# Papercup Data Analyst Test

In this project we have an SQLite database that has been filled with a realistic dataset. The test is made up of two sections, each one with 3 subsections. 

The first section focuses on SQL, and the 2nd section focuses on using python for data analysis and visualization. This notebook includes the questions, and sample code to query the SQLite database. You are free to use any tools to aid you with the solutions and feel free to use a search engine as you go. The entire exercise is expected to take 1-2 hours. 

## Data 

The dataset is made of two tables in an SQLite database. Below is a schema of the tables:

![schema](./db.png)

The data is generated by a workflow where each video is validated by a QA for any translation or transcription errors. To validate each video a QA may spend multiple sessions to finalize the video.

## Getting started

The first step is to copy this notebook into your Google Drive or Github Gist. Navigate to the "File" dropdown in the upper left corner, and select your preferred option. This will create a copy of this notebook for you to work on.

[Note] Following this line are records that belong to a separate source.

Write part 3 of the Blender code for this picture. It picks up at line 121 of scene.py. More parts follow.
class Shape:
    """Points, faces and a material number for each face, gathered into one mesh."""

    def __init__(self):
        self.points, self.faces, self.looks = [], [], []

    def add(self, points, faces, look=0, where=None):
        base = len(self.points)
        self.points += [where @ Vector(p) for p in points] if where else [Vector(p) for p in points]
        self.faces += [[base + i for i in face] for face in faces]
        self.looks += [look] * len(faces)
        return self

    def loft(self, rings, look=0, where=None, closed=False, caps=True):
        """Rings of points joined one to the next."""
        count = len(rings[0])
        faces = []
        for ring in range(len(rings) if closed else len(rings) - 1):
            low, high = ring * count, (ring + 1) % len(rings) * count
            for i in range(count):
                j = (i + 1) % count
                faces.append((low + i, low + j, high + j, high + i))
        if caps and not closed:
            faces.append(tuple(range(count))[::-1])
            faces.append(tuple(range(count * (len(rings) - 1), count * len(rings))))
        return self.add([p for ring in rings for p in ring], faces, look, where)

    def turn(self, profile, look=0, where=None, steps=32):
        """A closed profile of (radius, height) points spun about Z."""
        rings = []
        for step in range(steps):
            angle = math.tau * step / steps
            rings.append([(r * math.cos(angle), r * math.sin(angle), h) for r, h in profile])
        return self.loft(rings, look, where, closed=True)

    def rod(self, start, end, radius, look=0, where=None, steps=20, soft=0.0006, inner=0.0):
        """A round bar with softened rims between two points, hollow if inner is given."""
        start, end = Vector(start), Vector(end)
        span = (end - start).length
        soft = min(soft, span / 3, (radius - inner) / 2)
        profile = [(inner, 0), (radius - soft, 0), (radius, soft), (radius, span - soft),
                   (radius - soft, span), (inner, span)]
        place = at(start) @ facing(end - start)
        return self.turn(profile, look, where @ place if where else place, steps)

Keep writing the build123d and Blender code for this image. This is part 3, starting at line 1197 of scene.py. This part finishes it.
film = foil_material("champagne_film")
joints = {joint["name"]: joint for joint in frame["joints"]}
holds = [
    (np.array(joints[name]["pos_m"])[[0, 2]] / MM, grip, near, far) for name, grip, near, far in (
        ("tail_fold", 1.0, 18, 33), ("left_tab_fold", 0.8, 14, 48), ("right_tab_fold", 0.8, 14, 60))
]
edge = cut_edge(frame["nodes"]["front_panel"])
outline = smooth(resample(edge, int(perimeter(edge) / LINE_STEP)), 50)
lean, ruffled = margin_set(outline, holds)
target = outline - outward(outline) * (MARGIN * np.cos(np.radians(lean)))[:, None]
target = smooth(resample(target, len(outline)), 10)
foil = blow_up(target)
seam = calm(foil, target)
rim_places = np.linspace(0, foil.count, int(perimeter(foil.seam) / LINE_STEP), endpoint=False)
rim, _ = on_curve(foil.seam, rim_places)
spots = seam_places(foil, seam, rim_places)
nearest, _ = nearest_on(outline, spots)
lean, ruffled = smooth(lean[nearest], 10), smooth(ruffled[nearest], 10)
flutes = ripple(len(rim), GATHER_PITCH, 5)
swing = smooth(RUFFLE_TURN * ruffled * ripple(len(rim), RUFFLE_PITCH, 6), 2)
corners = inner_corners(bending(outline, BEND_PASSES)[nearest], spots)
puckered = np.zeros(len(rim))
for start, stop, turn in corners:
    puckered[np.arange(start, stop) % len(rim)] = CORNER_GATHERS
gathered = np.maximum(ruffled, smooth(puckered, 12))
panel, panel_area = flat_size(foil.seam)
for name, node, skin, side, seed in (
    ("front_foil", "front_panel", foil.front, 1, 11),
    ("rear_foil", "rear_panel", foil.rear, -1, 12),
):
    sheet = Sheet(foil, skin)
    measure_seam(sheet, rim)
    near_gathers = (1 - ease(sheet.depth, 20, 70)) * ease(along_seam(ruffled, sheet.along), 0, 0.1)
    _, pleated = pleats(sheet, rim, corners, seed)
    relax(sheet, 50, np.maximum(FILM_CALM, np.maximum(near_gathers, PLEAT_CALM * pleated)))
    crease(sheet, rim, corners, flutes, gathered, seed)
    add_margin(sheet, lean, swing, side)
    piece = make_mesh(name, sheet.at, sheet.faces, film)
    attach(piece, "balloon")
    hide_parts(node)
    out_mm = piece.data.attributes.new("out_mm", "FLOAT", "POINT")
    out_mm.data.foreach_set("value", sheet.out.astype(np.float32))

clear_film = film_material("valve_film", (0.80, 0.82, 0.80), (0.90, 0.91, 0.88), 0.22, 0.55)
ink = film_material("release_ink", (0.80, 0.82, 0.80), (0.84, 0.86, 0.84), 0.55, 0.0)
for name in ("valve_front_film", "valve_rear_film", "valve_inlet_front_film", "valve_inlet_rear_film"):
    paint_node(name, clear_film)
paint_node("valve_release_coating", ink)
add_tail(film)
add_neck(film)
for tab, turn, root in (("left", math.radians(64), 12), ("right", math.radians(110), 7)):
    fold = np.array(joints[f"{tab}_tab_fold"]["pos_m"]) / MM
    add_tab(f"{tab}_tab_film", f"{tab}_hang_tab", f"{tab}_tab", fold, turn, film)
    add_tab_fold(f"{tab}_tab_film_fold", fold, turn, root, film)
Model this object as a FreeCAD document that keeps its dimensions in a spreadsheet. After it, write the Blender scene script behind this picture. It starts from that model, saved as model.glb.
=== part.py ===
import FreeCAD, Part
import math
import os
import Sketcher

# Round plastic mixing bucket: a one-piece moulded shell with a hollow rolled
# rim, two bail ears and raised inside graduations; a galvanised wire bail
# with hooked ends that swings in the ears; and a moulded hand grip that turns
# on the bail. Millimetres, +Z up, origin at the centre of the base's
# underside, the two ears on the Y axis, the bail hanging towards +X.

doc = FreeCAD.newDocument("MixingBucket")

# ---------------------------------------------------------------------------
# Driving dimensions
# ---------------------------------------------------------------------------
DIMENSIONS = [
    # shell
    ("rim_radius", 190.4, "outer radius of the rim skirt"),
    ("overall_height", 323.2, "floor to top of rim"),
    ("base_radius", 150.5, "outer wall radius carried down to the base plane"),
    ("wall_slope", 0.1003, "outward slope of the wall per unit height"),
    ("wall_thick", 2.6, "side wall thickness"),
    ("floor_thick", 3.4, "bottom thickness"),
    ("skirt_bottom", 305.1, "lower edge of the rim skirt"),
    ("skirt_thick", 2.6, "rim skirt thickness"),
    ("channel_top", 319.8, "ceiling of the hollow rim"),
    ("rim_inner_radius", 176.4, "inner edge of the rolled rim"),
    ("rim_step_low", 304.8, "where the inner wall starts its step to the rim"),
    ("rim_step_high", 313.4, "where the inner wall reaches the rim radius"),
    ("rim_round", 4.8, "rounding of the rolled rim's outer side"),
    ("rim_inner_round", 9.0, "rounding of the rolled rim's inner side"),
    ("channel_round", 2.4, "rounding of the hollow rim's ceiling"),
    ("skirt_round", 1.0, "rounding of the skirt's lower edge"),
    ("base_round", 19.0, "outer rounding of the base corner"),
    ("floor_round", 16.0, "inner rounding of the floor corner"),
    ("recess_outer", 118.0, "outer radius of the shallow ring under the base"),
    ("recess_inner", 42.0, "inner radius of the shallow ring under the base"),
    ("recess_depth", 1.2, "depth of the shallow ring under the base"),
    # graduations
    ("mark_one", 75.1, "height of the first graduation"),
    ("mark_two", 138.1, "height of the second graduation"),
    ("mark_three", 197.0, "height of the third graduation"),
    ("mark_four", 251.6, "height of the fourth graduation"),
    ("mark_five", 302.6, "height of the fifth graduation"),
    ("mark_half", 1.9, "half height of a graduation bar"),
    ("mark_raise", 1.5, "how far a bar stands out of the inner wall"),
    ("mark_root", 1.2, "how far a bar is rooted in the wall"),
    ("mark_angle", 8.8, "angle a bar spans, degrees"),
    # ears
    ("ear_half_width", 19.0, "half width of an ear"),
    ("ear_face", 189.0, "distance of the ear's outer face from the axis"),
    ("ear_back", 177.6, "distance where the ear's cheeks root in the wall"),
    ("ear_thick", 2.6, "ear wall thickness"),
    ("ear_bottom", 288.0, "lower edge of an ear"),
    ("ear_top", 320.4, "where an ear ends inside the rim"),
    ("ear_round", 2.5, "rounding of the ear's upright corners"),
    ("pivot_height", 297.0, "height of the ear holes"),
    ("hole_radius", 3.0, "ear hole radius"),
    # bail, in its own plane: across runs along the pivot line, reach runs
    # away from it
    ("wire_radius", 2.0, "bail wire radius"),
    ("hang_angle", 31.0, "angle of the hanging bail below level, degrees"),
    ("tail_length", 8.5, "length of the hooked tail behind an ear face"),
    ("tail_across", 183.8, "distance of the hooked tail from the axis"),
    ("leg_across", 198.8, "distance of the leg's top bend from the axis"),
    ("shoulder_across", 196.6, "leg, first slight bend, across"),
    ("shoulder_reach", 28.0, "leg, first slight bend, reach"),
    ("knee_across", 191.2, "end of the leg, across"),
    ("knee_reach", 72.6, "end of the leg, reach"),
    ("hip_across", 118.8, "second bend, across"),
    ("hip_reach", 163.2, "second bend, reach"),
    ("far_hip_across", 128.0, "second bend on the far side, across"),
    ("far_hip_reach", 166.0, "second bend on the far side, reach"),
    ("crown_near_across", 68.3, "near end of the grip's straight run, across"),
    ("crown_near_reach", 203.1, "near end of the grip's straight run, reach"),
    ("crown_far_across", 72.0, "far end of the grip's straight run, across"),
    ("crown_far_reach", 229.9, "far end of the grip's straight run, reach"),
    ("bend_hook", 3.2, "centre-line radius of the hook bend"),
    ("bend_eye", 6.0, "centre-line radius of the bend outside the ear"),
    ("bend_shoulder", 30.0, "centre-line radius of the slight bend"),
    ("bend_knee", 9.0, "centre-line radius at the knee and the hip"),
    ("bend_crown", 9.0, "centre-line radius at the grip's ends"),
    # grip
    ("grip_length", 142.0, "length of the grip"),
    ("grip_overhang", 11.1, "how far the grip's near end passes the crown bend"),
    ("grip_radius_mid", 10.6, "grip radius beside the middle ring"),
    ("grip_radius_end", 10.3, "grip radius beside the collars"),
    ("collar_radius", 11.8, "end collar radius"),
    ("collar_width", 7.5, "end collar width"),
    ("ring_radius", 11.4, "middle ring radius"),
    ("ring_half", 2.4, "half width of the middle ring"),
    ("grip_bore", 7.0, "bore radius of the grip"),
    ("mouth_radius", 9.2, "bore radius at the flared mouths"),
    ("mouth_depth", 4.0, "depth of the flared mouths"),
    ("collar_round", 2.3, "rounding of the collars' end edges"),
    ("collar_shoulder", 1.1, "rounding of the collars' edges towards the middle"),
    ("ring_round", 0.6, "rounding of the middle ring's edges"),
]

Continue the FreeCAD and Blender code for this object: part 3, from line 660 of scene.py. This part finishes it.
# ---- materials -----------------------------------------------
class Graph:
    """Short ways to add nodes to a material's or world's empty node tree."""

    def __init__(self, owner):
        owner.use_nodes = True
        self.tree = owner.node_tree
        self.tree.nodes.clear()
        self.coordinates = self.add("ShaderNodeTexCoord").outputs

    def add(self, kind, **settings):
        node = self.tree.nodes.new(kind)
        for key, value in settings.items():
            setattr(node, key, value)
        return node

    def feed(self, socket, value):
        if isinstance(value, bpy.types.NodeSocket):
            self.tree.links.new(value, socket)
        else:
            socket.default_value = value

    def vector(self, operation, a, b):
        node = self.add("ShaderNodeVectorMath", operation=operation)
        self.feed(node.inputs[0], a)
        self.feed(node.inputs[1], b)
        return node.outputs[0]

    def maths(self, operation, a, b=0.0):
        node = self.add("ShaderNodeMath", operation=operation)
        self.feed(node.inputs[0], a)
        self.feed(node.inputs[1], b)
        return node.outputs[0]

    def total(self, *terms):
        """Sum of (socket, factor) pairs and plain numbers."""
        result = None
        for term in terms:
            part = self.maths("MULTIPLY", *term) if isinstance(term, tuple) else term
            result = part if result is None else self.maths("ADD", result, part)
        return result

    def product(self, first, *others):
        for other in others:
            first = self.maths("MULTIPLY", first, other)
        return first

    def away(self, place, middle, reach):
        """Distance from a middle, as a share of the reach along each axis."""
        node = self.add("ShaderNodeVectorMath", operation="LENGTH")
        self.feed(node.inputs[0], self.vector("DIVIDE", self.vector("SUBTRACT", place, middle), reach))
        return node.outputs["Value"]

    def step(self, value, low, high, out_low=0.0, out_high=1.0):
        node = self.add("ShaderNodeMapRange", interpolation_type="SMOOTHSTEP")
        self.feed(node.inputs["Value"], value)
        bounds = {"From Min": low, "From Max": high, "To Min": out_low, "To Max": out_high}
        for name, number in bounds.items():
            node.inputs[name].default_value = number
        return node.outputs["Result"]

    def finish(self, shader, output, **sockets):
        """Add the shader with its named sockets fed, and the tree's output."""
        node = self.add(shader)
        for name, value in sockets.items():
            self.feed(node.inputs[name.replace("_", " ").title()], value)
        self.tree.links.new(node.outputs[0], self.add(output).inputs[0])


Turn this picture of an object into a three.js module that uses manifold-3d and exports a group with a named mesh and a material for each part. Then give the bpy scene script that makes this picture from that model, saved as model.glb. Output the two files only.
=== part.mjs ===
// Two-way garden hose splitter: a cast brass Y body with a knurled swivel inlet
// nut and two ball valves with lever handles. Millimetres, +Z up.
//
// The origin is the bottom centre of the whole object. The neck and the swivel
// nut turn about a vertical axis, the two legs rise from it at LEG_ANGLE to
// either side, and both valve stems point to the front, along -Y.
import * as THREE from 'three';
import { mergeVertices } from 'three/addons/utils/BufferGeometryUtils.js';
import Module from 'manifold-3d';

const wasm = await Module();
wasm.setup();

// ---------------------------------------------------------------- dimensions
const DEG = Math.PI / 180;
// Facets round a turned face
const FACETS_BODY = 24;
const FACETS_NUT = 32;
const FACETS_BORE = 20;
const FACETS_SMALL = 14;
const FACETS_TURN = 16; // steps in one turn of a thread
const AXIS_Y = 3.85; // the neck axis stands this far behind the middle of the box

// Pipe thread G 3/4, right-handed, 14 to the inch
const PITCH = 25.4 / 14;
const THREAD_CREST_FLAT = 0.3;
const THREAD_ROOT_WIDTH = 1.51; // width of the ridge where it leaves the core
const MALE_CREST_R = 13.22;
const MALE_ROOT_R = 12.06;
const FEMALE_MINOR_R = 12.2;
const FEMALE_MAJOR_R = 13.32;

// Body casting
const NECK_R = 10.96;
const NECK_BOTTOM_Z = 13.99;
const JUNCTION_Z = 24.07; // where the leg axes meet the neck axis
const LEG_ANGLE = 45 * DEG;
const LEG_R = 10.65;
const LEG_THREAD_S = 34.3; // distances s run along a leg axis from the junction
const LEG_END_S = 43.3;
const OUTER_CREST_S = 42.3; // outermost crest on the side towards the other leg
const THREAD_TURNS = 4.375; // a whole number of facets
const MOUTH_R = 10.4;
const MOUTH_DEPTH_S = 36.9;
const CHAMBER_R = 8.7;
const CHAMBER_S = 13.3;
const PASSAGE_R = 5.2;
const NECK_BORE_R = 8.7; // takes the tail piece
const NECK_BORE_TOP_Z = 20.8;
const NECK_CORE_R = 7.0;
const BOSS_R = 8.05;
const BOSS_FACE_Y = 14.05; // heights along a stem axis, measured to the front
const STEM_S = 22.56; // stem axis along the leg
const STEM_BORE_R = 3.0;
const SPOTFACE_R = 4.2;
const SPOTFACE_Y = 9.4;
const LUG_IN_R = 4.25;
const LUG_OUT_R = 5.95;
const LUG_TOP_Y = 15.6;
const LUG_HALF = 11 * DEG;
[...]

Next run the next cell to download the data


In [None]:
%%capture
!wget https://github.com/papercup-ai/data-technical-test/raw/main/papercup.db

## Assesment Criteria

You will be assesed on:

- Correctness and completeness of your answers
- Quality of code 
- Level of detail provided in solutions

## Submitting your answers

Once you have completed all the tasks, share this notebook with us by providing a link to the notebook on Github Gist or your Google Drive.

## SQL

### Q1: Identify the QAs with the best and worst average performance per minute of video.
### Q2: Identify the QAs who are performing above the 3rd quantile. 
### Q3: Are there any translated videos with no session associated?
### Q4: How has the average time that QAs spend per video changed from their initial month to their most recent month?
### Q5: Retrieve the translated video IDs and their corresponding total session durations for sessions where the total session duration exceeds 1200 seconds. Include only videos in the 'completed' state, according to the translated_video table.

_Note: We do look for the correct answers. However, we are more interested in the approach and the steps followed to answer the questions._

In [None]:
import pandas as pd
import sqlite3
conn = sqlite3.connect("papercup.db")


In [None]:
q1_sql = """
    SELECT * FROM translated_video;
"""

pd.read_sql_query(q1_sql, conn).info()

In [None]:
q2_sql = """
    SELECT * FROM session;
"""
pd.read_sql_query(q2_sql, conn)


## Python

For the following task you are free to use any library to perform analysis and provide visualtion. 

### Q6: Visualise the relationship between the total video duration and the average time spent by QA on each minute of video.
### Q7: Calculate the correlation coefficient between video duration and session duration. Provide a brief interpretation of the results.
### Q8: Perform data cleaning on the video categories column.


_Note: there is no correct answer, it is an explorative question_